# Is it really hard to get EU Blue Card?



## Rombuju

I am a 31 years old computer engineer who worked on various platforms including mobile application development. I have accepted 54k offer in Berlin for mobile development and after getting to embassy I learned that company got a normal work permit for me (paragraph 39) so they couldn't convert it to EU Blue Card (they tried it themselves without my request)I thought that 54>47 + university degree + my work experience is enough. I mailed the company and they told me they could not and cannot do anything and whichever company I apply I will get the same permit. I do not understand it. There really isn't anything that the employer has to do while getting a permit for me (ZAV)? Is it really that hard? Should I have a Prof degree to get one? Is it at least as hard as O1 visa of USA?

I have no one to ask so I really need your help.

Thank you,
Can


----------



## _shel

Of course it is hard, it's only for the most highly skilled.

Is your degree equivalent to a German degree? is your job in a shortage occupation? 

BAMF - Bundesamt für Migration und Flüchtlinge - Blue Card EU


----------



## Rombuju

Thank you _shel for you reply.

I have checked that my university degree is equivalent to a German degree ( I checked the official site that allows to check equivalency by entering the name of the graduated non-EU university ).

The position is Senior Mobile developer for Apple platforms and when necessary helping on Windows Phone and Android as I am experienced on them too.
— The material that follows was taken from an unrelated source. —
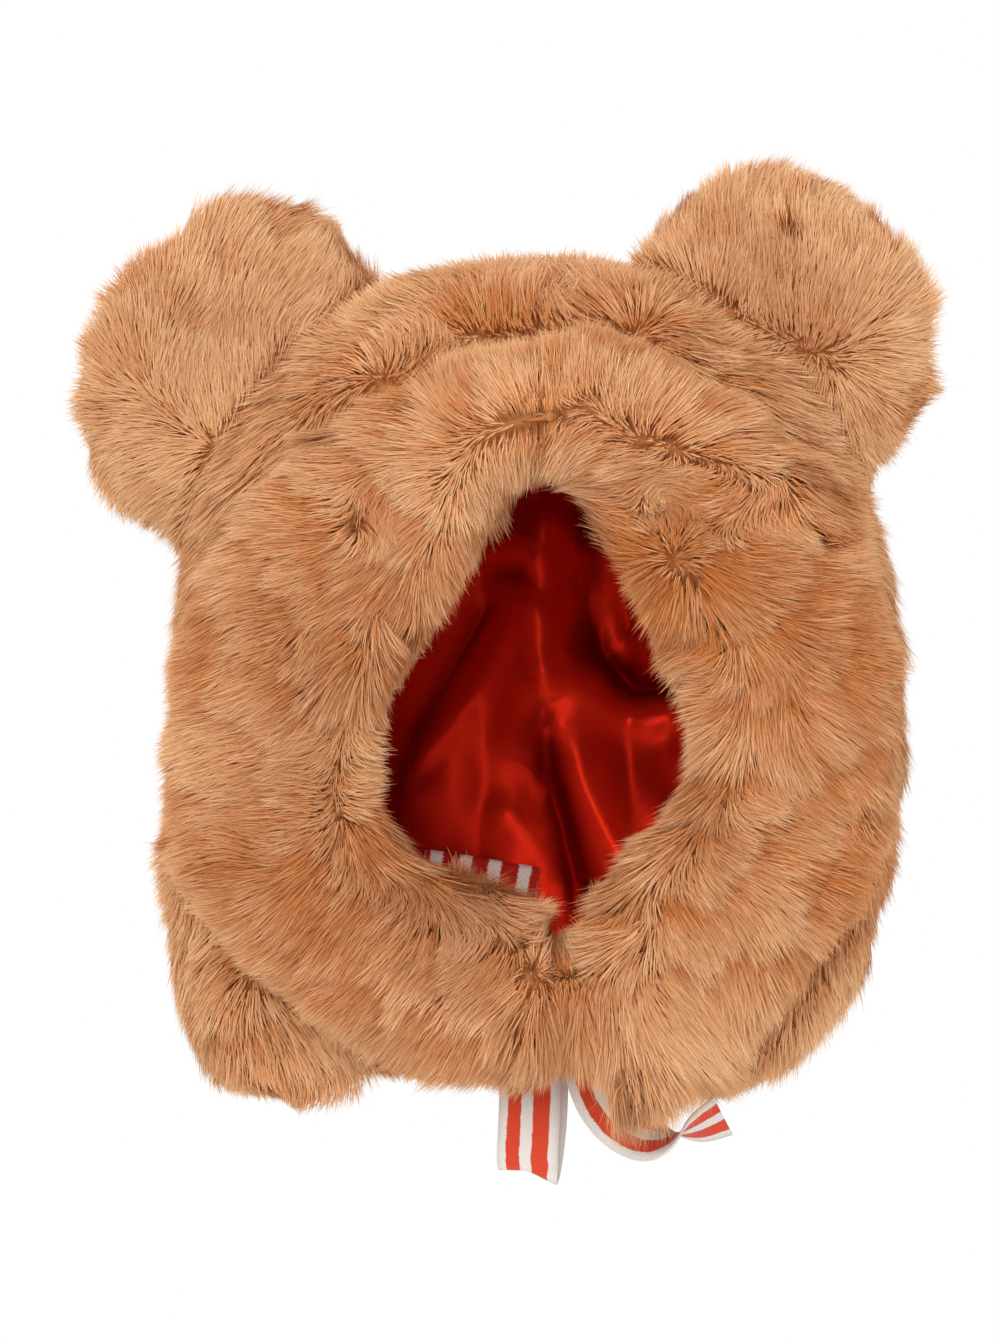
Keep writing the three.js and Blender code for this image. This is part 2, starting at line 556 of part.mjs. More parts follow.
// The ribbon piece at the nape, bent to the lining's wall.
function makePatch() {
  const lean = radians(patchPlace.lean);
  const [columns, lines] = [10, 4];
  const wall = (down, turn, inset) => hoodPoint(down, turn, liningInset(down, turn) + liningWall + inset);
  const perDegree = wall(patchPlace.down, patchPlace.turn, 0)
    .distanceTo(wall(patchPlace.down, patchPlace.turn + 1, 0));
  const face = (inset) => {
    const points = [];
    for (let line = 0; line <= lines; line += 1) {
      for (let column = 0; column <= columns; column += 1) {
        const [across, up] = [(column / columns - 0.5) * patchWidth, (line / lines - 0.5) * patchHeight];
        const drop = across * Math.sin(lean) - up * Math.cos(lean);
        const shift = across * Math.cos(lean) + up * Math.sin(lean);
        const [down, turn] = [patchPlace.down + drop / hoodHeight, patchPlace.turn - shift / perDegree];
        points.push(wall(down, turn, inset));
      }
    }
    return points;
  };
  const points = [...face(-2 * liningWall), ...face(clearance + patchThickness)];
  const row = columns + 1;
  const layer = row * (lines + 1);
  const index = [];
  for (let line = 0; line < lines; line += 1) {
    for (let column = 0; column < columns; column += 1) {
      const a = line * row + column;
      index.push(a, a + 1, a + row + 1, a, a + row + 1, a + row);
      const b = a + layer;
      index.push(b, b + row + 1, b + 1, b, b + row, b + row + 1);
    }
  }
  const wallStrip = (a, b) => index.push(a, a + layer, b + layer, a, b + layer, b);
  for (let column = 0; column < columns; column += 1) {
    wallStrip(column, column + 1);
    wallStrip(lines * row + column + 1, lines * row + column);
  }
  for (let line = 0; line < lines; line += 1) {
    wallStrip((line + 1) * row, line * row);
    wallStrip(line * row + columns, (line + 1) * row + columns);
  }
  const room = hoodForm((down, turn) => liningInset(down, turn) + liningWall + clearance, cavityColumns);
  return largestBody(solidFromPoints(points, index).intersect(room));
}

function meshOf(name, solid, centre = new THREE.Vector3()) {
  const { vertProperties, triVerts } = solid.getMesh();
  const geometry = new THREE.BufferGeometry();
  geometry.setAttribute('position', new THREE.BufferAttribute(new Float32Array(vertProperties), 3));
  geometry.setIndex(new THREE.BufferAttribute(new Uint32Array(triVerts), 1));
  geometry.translate(-centre.x, -centre.y, -centre.z);
  geometry.computeVertexNormals();
  const mesh = new THREE.Mesh(geometry, new THREE.MeshStandardMaterial({ metalness: 0, ...paint[name] }));
  mesh.name = name;
  mesh.position.copy(centre);
  return mesh;
}

const hat = new THREE.Group();
hat.add(meshOf('hood', makeHood()));
hat.add(meshOf('face_ruff', makeRuff()));
for (const [name, shape] of Object.entries(earShapes)) {
  hat.add(meshOf(name, makeEar(shape), earCentre(shape)));
}
hat.add(meshOf('lining', makeLining()));
hat.add(meshOf('neck_patch', makePatch()));
hat.add(meshOf('tie_left', makeTie(leftTieRows, tieSeams.left * ribbonWidth, leftTieDrop)));
hat.add(meshOf('tie_right', makeTie(rightTieRows, tieSeams.right * ribbonWidth, rightTieReach)));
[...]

I checked the link you have shared today and I couldn't find a single reason that I don't qualify :/


----------



## _shel

*
How can I obtain an EU Blue Card?*

If you are currently outside Germany, you apply to the competent German foreign mission for a visa for the purpose of employment before you enter Germany. This basically also applies in cases in which visa-free entry would otherwise have been possible; see the next sub-section for details of exceptions. You should under no circumstances enter Germany with a tourist visa, as this type of visa can only be changed to a residence title in exceptional cases. As a rule, it is otherwise necessary to leave and then re-enter the country. The visa for the purpose of employment entitles you to enter Germany and then to apply to the competent foreigners authority for your place of residence for the EU Blue Card. You can find the contact details of the German foreign missions worldwide here:
Auswärtiges Amt - Webseiten der Auslandsvertretungen


----------